═══ Exercise inputs ═══

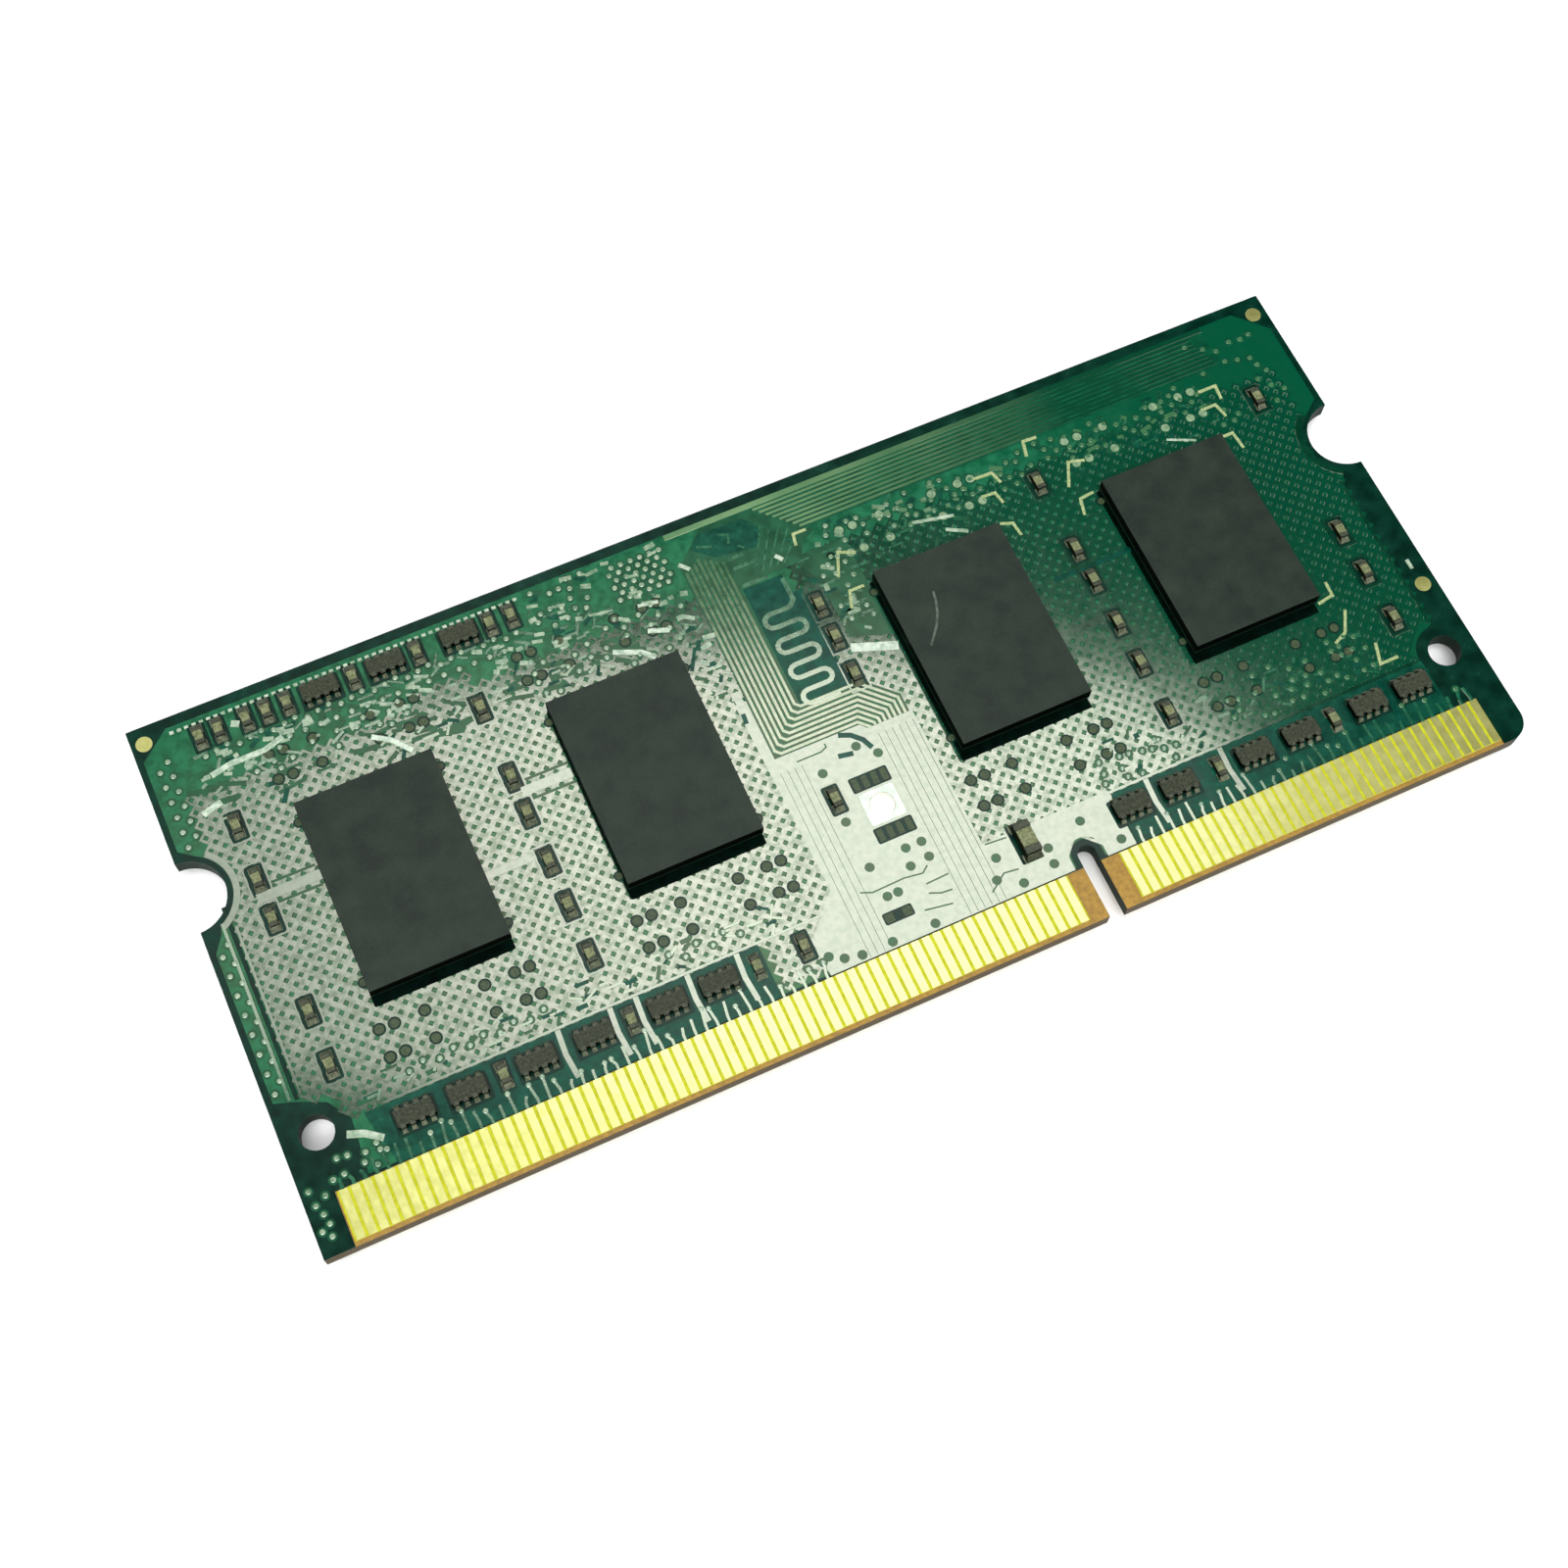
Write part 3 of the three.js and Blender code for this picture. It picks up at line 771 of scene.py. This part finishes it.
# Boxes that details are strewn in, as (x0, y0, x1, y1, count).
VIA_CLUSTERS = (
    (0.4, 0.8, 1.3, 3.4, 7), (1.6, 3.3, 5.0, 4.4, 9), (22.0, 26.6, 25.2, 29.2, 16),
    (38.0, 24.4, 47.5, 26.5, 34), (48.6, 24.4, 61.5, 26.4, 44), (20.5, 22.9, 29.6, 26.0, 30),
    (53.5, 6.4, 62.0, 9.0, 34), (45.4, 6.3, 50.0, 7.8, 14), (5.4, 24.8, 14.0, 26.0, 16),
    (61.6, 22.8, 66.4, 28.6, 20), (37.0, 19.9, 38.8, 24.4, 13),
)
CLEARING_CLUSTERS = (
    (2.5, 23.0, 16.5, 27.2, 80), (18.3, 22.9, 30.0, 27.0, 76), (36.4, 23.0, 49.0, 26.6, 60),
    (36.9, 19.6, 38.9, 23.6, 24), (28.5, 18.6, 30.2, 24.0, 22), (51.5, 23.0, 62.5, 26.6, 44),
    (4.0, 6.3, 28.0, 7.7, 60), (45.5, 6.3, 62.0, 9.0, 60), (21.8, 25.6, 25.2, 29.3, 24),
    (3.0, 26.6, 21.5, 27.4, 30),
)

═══
═══ Exercise inputs ═══

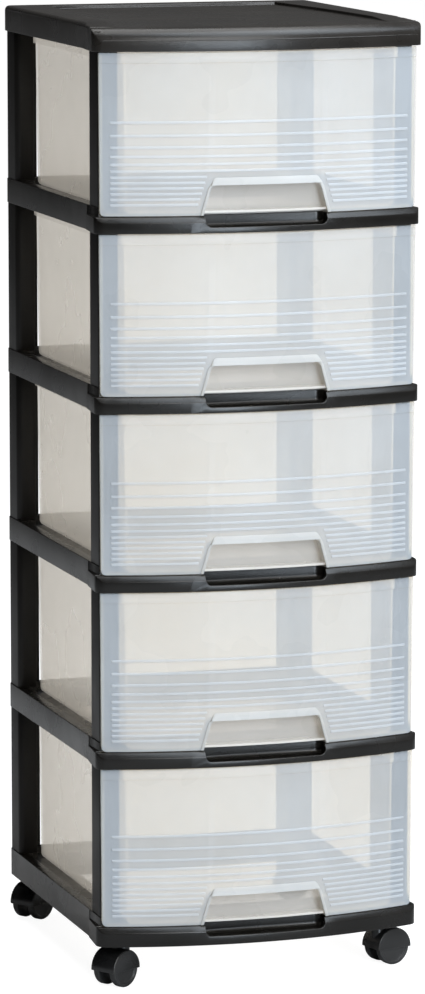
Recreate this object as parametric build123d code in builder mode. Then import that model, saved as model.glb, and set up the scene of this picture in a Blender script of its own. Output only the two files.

═══

**Written exercise**.
Each line holding "that" must be found and copied.

**Solved problem**.
# Boxes that details are strewn in, as (x0, y0, x1, y1, count).
Recreate this object as parametric build123d code in builder mode. Then import that model, saved as model.glb, and set up the scene of this picture in a Blender script of its own. Output only the two files.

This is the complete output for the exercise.